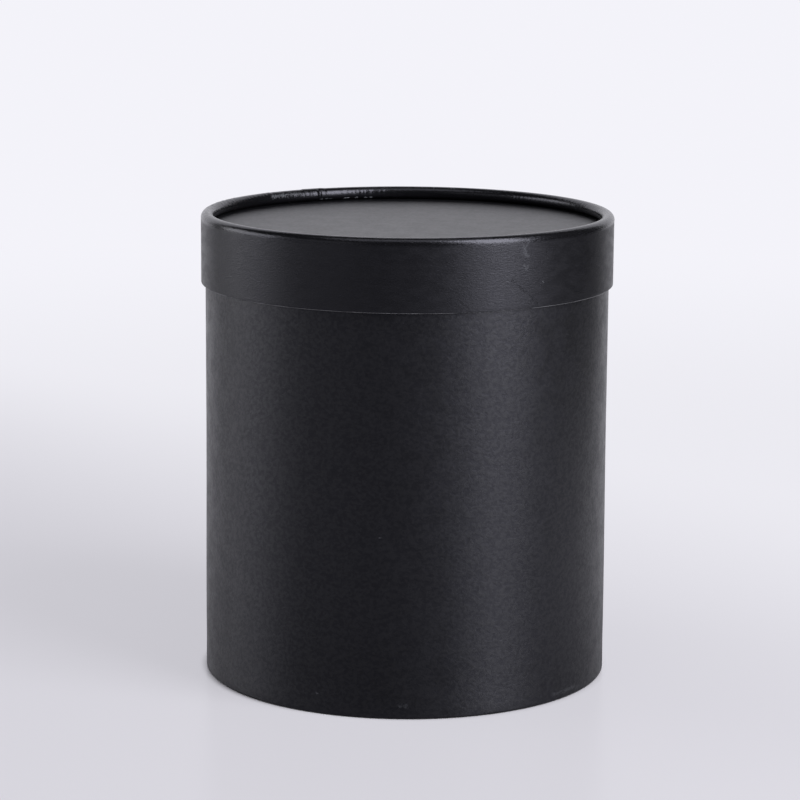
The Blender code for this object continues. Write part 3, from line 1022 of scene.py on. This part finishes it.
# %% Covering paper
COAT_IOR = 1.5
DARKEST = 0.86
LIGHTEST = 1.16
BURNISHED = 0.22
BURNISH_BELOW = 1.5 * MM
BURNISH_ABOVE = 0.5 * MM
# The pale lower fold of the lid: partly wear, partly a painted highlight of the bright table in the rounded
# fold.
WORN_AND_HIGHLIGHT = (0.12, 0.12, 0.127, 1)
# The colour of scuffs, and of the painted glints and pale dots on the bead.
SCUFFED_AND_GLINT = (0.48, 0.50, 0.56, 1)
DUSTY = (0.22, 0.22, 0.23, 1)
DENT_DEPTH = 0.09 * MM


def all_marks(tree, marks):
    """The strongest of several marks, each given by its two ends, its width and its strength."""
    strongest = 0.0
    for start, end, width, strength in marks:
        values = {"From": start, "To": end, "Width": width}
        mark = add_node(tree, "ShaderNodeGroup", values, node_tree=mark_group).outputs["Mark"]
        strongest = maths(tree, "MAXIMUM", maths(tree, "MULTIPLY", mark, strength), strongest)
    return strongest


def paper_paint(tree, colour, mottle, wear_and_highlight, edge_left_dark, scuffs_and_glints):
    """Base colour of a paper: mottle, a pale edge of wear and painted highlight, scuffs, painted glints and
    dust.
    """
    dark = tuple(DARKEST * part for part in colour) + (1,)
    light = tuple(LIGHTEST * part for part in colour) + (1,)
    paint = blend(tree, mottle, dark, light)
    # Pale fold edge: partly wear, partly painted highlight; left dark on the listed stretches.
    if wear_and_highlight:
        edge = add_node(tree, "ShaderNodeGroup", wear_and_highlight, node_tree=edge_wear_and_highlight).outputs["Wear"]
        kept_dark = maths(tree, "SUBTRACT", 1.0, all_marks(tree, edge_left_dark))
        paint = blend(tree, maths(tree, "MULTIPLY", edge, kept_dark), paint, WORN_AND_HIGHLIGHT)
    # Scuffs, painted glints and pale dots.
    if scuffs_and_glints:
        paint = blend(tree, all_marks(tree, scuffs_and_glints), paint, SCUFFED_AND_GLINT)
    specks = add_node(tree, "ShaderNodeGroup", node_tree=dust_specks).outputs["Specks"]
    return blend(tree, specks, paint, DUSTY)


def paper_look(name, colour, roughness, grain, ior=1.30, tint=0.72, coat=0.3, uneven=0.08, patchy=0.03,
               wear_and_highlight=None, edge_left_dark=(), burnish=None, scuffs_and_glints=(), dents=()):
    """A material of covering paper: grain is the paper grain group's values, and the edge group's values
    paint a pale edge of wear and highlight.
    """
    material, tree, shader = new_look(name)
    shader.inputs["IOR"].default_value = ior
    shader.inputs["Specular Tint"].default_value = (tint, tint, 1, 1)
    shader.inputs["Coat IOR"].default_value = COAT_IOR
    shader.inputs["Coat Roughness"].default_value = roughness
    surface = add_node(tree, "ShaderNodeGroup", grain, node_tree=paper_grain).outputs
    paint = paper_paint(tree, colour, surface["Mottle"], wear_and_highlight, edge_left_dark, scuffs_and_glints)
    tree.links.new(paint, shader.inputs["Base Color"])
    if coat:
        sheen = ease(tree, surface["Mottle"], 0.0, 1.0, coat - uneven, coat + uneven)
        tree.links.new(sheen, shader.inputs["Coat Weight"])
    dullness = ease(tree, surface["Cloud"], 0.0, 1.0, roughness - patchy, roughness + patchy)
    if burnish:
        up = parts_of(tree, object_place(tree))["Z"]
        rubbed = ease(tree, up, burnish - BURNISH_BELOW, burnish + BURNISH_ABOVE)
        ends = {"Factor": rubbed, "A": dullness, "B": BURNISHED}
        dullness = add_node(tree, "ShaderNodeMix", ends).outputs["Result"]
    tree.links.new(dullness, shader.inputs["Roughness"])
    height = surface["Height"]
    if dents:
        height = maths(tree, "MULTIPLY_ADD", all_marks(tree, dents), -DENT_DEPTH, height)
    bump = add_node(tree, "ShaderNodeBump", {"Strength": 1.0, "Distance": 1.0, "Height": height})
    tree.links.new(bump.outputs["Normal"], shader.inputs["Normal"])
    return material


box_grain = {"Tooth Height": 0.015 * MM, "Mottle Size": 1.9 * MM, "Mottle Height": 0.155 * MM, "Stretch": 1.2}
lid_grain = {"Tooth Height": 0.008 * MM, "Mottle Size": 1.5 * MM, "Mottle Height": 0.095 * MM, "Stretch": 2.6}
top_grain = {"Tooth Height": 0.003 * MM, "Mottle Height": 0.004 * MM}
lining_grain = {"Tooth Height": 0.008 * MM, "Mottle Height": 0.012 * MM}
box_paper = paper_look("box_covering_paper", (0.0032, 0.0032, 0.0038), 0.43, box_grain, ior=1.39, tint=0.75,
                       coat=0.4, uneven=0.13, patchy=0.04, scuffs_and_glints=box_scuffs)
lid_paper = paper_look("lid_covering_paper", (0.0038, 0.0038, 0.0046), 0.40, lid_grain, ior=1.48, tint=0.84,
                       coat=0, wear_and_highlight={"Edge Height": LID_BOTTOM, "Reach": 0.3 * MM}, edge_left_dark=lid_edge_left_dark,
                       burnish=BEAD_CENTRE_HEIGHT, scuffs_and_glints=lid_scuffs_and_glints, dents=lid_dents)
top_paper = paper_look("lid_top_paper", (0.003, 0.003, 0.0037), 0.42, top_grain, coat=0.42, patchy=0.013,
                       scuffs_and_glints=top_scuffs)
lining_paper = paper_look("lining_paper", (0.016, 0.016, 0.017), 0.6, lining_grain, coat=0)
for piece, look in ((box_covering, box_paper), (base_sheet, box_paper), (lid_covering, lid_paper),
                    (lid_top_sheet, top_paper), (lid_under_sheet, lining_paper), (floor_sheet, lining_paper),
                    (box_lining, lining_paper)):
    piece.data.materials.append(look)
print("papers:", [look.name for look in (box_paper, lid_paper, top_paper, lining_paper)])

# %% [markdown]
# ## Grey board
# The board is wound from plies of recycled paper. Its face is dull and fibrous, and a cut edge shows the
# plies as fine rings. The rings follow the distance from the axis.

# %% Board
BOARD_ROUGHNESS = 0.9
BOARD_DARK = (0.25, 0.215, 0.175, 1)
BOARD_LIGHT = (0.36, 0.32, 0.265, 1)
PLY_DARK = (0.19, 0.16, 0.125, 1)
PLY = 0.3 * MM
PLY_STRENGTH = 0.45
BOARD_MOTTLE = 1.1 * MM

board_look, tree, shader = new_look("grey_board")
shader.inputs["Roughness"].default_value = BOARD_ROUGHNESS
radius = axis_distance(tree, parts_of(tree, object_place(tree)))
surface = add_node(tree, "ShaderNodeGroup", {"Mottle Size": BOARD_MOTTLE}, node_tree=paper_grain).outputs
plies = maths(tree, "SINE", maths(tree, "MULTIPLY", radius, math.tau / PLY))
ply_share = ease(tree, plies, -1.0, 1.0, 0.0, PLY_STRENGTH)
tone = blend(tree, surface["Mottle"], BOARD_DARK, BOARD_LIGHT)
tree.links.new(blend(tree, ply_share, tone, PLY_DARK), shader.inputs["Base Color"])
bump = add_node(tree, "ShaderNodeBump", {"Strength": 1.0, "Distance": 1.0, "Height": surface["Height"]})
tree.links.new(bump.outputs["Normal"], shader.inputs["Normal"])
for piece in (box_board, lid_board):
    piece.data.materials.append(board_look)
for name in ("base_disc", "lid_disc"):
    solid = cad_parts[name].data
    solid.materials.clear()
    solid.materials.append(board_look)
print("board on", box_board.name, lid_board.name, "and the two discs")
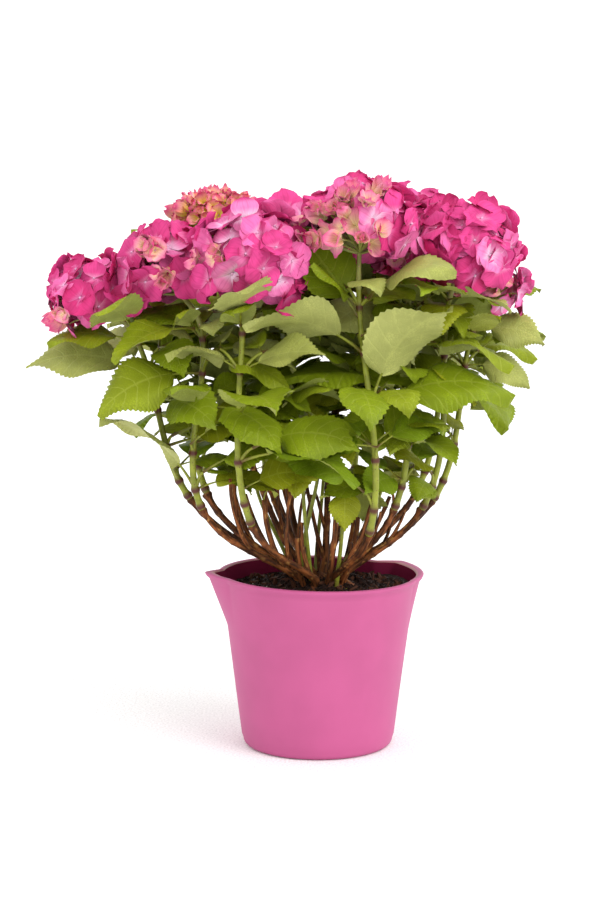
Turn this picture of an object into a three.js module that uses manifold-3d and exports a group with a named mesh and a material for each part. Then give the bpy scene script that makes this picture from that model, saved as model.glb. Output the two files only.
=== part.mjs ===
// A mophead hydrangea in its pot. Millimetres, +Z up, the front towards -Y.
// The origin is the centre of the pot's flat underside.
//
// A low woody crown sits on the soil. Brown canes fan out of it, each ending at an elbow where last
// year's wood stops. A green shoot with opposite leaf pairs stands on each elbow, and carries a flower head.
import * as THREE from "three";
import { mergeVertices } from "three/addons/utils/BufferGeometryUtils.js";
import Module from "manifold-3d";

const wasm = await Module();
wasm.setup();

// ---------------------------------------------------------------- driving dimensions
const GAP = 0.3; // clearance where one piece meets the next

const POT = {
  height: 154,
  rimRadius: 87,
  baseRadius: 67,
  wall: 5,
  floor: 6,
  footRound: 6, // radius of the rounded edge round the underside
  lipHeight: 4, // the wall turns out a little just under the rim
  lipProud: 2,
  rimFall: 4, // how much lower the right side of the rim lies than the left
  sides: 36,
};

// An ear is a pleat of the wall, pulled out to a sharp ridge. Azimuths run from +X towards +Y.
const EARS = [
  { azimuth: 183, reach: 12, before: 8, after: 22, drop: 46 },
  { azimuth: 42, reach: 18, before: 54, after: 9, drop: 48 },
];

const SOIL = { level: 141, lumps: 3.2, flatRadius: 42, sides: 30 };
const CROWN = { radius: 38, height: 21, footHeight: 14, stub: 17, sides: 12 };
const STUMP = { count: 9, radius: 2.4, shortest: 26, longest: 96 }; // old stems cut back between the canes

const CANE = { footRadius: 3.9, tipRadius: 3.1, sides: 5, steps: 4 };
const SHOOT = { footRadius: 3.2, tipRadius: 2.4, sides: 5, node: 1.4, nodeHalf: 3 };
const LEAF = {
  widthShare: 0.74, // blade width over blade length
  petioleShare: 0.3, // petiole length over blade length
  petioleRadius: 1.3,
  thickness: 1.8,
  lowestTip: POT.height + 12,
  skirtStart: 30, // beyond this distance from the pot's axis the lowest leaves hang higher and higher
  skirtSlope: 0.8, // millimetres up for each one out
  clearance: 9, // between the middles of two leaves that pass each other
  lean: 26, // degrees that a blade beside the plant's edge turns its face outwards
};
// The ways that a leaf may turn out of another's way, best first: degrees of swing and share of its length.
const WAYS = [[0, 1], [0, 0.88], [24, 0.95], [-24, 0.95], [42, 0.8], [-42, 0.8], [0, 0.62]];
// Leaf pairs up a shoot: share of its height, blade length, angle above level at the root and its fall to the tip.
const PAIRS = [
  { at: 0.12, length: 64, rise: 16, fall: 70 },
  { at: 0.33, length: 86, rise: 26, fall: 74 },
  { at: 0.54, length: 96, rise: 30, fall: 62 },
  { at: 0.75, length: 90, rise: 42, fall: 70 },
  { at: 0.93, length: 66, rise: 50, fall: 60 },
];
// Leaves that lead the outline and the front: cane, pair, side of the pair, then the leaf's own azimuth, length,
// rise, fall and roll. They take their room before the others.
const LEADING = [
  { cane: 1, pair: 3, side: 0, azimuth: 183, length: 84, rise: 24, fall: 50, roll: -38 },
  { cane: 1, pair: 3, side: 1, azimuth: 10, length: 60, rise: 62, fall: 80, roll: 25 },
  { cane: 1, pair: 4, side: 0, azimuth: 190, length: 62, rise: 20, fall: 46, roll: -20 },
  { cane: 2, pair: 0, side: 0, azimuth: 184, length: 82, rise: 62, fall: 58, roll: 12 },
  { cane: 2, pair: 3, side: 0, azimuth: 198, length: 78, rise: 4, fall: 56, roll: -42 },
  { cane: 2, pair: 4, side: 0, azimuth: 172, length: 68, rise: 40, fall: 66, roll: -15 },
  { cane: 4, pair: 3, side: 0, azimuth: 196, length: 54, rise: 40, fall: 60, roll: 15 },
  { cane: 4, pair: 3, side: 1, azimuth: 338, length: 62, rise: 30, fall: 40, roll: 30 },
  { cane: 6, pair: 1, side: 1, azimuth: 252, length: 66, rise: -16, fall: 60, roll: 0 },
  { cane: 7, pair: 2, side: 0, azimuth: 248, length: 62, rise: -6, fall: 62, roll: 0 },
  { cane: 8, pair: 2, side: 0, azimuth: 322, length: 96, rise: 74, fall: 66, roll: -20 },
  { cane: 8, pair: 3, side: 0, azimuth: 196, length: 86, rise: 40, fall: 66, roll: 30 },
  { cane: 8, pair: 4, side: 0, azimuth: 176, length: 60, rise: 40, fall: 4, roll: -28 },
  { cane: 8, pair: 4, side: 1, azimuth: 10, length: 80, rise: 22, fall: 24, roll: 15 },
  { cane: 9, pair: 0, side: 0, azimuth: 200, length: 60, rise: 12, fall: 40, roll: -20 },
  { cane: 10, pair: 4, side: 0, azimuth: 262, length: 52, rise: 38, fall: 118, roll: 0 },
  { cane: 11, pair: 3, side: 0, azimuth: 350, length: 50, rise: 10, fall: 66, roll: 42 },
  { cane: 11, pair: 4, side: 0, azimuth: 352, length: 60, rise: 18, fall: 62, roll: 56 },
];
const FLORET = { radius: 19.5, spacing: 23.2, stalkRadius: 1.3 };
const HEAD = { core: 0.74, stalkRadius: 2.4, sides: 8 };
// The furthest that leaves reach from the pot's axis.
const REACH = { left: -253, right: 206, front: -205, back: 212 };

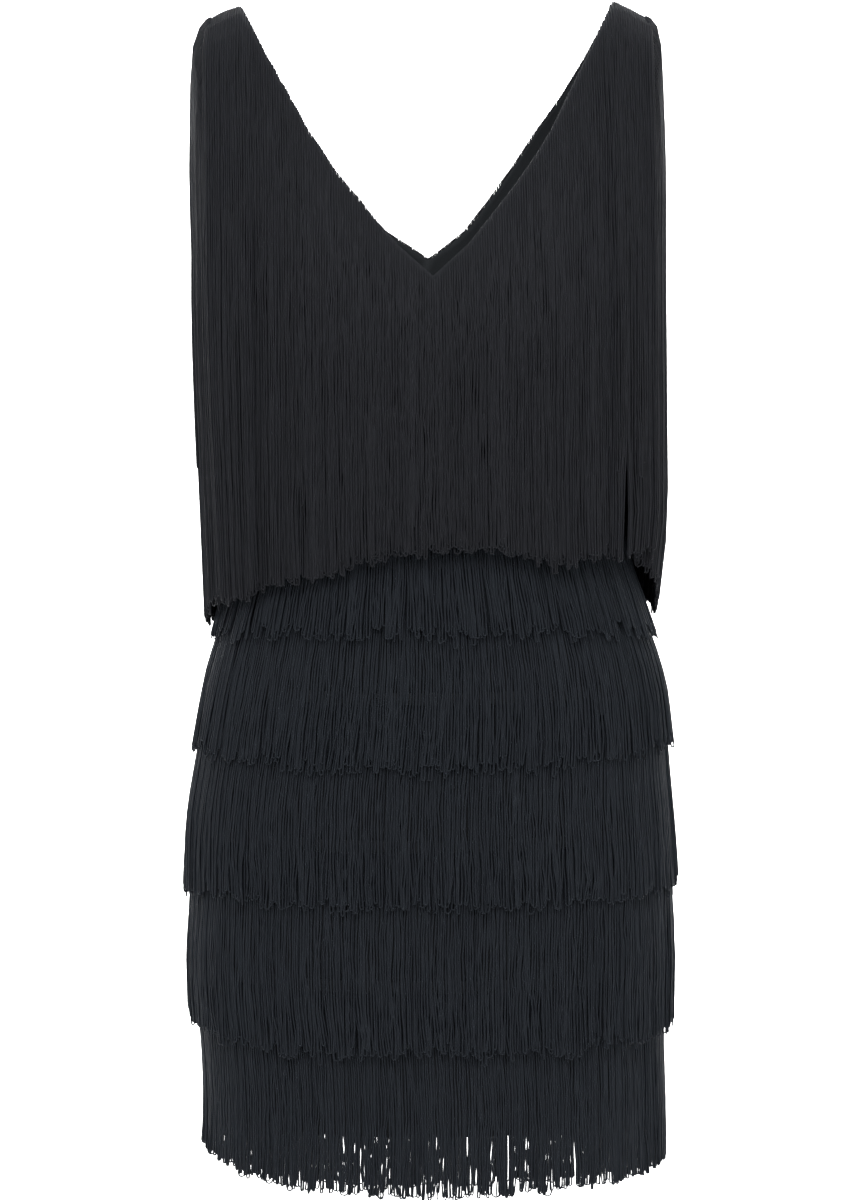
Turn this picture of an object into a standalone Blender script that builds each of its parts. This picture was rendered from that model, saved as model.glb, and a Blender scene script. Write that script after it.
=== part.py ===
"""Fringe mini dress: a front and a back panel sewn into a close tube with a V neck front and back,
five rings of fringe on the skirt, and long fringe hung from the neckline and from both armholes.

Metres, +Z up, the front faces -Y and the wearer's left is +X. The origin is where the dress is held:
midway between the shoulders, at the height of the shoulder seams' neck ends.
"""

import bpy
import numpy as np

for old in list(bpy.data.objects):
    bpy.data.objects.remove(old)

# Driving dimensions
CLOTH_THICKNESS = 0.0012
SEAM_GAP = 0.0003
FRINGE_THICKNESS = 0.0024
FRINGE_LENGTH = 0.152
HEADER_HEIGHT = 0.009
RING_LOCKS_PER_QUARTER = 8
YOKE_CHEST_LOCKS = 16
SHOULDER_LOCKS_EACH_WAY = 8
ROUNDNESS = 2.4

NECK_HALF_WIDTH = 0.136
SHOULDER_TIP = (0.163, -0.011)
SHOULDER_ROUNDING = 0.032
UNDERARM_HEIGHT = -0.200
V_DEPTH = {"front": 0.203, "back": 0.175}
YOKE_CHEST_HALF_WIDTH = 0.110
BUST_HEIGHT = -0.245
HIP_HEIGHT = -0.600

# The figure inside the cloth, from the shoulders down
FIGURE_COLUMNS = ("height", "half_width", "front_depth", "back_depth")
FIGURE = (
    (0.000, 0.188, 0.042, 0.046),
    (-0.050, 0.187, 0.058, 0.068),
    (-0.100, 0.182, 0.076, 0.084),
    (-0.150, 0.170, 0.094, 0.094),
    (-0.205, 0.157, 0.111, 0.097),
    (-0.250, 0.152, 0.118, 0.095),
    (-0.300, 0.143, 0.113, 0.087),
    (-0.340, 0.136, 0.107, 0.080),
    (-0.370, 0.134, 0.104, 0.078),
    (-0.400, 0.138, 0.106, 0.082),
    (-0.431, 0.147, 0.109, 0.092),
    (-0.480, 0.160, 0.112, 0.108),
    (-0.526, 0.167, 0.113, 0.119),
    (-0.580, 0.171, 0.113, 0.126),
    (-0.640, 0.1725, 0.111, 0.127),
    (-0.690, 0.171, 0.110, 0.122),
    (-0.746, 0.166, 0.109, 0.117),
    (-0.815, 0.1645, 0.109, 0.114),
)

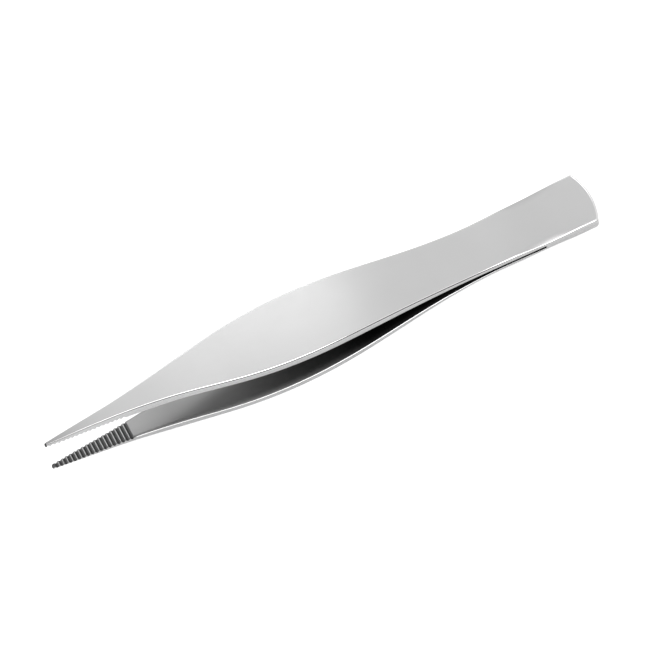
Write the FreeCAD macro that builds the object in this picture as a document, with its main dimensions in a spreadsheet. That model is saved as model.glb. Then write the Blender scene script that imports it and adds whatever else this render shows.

###

What the task asks:
Out of the material above, gather each line where "after" appears.

Solution to the exercise:
  { azimuth: 183, reach: 12, before: 8, after: 22, drop: 46 },
  { azimuth: 42, reach: 18, before: 54, after: 9, drop: 48 },
Turn this picture of an object into a standalone Blender script that builds each of its parts. This picture was rendered from that model, saved as model.glb, and a Blender scene script. Write that script after it.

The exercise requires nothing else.